→ 3D code data
* START *

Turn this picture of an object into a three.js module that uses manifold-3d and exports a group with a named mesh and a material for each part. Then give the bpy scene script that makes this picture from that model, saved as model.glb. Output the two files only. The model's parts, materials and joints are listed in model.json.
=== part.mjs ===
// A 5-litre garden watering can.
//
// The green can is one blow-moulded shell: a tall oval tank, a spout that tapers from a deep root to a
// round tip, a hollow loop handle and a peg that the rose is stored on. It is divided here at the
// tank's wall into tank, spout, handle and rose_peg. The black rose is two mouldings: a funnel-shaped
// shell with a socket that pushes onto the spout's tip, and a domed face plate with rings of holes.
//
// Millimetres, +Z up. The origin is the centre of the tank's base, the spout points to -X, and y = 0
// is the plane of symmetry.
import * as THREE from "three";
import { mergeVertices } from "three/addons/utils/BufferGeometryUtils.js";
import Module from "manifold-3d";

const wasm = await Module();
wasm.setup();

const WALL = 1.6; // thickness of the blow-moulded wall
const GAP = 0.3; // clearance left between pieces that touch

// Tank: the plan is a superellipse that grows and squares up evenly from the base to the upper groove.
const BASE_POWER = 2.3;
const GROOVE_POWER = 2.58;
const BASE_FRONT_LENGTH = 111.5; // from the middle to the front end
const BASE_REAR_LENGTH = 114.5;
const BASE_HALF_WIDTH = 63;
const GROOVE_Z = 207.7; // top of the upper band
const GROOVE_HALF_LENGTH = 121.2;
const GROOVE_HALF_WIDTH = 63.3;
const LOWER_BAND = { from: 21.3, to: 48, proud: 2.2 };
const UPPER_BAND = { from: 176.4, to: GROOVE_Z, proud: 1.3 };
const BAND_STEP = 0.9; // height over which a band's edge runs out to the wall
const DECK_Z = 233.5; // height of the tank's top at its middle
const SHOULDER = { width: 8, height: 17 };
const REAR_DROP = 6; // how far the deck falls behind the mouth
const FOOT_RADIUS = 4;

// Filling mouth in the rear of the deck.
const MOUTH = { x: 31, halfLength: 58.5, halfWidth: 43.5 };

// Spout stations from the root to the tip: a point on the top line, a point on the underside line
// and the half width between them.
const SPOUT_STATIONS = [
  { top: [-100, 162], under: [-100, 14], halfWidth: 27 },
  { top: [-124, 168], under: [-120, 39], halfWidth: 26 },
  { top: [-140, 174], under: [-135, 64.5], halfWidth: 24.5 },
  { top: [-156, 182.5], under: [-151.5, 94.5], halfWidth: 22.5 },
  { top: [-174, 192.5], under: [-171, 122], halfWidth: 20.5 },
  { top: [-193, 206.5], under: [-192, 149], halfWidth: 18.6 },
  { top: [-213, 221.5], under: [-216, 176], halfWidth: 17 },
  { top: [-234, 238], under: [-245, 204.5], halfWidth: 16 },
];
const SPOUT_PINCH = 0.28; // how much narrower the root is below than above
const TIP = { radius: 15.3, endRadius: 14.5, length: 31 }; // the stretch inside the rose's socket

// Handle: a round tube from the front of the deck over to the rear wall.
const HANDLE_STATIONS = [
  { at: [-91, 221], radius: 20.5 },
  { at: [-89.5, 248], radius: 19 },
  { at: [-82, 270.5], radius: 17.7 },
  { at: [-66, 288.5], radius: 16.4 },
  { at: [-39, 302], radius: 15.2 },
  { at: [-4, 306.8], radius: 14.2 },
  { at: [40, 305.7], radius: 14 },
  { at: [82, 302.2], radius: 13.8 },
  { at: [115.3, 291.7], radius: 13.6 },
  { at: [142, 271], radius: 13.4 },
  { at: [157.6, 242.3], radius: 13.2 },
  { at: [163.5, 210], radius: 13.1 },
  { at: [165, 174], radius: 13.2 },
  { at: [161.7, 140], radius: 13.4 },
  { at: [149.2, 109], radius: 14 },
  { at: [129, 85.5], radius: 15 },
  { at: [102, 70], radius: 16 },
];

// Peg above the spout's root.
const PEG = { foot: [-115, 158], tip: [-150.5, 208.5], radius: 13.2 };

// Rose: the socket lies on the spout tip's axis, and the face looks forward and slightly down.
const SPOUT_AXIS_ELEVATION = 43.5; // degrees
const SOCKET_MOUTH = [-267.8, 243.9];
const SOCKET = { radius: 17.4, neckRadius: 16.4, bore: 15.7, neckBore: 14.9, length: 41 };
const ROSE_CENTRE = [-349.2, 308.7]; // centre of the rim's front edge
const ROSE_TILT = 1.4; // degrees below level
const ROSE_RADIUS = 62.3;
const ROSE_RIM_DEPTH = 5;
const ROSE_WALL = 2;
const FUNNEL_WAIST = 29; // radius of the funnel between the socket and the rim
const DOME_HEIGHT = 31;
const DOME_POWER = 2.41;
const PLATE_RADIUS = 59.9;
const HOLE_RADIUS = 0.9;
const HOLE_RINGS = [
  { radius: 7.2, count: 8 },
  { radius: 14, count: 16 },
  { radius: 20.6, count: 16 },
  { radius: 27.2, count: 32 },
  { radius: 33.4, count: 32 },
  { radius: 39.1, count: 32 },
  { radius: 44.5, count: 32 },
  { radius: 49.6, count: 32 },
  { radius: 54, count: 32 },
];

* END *
* START *

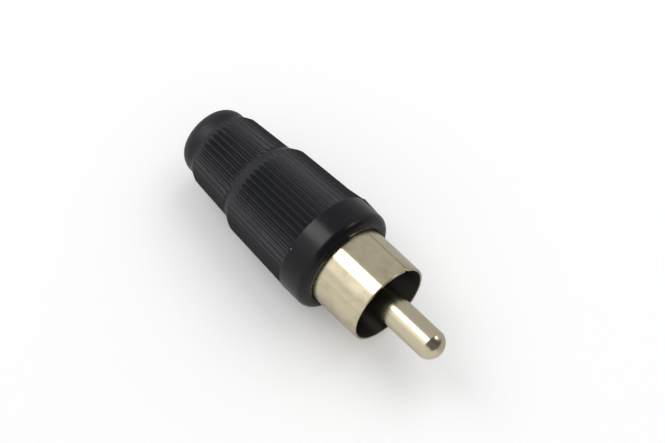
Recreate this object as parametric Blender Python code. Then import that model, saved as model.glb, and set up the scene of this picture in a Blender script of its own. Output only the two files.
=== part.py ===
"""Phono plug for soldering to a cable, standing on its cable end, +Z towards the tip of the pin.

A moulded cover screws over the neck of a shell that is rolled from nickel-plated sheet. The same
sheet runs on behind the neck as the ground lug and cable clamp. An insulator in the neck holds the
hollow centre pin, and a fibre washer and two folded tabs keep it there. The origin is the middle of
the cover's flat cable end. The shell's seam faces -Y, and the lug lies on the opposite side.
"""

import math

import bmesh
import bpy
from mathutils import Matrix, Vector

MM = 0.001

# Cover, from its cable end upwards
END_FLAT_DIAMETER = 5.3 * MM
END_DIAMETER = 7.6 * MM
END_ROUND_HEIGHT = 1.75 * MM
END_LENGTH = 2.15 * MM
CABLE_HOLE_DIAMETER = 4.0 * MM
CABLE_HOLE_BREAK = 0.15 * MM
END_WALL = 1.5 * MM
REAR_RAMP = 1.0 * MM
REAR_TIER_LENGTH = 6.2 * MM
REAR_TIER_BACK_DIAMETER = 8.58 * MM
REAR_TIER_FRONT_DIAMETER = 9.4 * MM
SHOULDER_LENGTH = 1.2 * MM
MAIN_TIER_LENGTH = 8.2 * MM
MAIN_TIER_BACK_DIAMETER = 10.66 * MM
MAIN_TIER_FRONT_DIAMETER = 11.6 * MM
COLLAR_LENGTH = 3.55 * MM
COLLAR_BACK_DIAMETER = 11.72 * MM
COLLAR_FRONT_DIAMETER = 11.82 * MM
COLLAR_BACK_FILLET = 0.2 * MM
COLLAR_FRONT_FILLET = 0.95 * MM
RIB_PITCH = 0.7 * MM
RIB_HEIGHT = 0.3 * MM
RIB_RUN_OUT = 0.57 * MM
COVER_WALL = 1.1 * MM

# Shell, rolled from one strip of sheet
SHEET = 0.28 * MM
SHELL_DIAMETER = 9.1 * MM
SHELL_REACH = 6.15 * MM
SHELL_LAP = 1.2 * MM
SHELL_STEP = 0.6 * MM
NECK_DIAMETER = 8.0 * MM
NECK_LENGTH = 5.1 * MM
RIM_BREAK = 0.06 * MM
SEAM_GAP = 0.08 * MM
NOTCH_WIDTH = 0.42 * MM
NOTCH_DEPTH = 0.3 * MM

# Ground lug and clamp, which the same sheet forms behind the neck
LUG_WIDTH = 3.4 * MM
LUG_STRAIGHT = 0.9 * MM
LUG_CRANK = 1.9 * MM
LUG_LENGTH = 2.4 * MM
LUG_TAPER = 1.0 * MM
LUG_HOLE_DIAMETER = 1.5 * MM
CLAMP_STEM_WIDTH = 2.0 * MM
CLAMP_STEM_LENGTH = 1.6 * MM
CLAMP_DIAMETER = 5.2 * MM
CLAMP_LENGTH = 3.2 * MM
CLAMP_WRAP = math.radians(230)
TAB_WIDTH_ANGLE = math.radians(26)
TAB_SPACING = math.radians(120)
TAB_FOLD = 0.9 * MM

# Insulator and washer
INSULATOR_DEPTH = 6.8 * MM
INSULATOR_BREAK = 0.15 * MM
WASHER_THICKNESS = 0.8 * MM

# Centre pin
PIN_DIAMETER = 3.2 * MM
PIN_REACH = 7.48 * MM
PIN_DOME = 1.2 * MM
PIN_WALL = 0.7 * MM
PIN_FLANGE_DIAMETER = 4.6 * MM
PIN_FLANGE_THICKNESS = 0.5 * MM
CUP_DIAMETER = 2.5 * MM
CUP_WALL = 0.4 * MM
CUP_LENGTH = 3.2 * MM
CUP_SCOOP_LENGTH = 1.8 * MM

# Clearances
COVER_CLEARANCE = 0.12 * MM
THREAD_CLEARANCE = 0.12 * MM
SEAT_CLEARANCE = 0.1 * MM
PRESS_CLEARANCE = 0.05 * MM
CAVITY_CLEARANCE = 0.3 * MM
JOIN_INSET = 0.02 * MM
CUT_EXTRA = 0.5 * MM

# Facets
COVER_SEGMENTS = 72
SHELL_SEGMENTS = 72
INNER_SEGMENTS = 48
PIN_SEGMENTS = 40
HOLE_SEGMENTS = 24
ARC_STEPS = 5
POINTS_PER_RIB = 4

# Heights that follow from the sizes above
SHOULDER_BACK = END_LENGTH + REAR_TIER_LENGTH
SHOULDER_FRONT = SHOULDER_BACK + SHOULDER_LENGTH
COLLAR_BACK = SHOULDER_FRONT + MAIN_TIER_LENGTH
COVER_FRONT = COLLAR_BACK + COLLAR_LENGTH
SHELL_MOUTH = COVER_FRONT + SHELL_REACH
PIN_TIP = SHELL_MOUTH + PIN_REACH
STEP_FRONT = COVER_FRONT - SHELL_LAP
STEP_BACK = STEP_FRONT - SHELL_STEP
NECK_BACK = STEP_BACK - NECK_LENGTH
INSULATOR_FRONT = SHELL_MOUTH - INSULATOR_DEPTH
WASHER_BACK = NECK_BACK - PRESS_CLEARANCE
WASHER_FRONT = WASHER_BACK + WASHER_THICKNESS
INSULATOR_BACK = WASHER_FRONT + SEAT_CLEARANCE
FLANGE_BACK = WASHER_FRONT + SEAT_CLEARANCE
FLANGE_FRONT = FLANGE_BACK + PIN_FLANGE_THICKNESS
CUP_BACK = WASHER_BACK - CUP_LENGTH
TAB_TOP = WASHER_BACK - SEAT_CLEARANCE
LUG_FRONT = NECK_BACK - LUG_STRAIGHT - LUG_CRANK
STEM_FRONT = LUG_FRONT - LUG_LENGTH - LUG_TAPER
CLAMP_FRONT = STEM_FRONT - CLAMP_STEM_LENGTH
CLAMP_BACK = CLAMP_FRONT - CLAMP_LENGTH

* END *
* START *

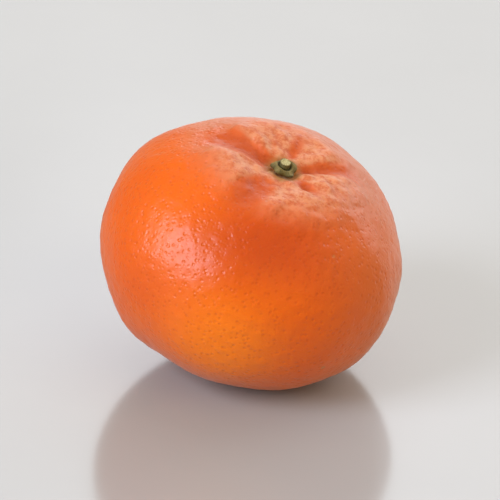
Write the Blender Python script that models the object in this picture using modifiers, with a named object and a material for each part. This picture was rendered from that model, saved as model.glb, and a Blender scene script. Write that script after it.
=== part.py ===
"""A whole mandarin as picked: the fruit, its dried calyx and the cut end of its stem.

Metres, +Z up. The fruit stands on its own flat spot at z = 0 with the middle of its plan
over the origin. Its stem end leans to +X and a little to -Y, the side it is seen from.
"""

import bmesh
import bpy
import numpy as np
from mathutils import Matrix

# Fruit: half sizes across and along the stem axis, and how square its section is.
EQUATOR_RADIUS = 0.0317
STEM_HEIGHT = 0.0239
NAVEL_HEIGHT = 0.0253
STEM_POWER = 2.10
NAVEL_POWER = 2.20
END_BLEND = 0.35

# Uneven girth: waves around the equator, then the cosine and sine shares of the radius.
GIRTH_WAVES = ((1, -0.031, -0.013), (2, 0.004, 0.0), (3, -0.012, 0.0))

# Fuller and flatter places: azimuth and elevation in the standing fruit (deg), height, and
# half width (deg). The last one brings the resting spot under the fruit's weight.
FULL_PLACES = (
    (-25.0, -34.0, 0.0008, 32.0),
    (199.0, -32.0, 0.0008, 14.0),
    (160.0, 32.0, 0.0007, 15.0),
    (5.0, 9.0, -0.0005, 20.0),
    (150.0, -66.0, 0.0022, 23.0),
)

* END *

→ Exercise description
Check each line above for "Blender" and return the ones that have it.

→ Solution to this task
Recreate this object as parametric Blender Python code. Then import that model, saved as model.glb, and set up the scene of this picture in a Blender script of its own. Output only the two files.
Write the Blender Python script that models the object in this picture using modifiers, with a named object and a material for each part. This picture was rendered from that model, saved as model.glb, and a Blender scene script. Write that script after it.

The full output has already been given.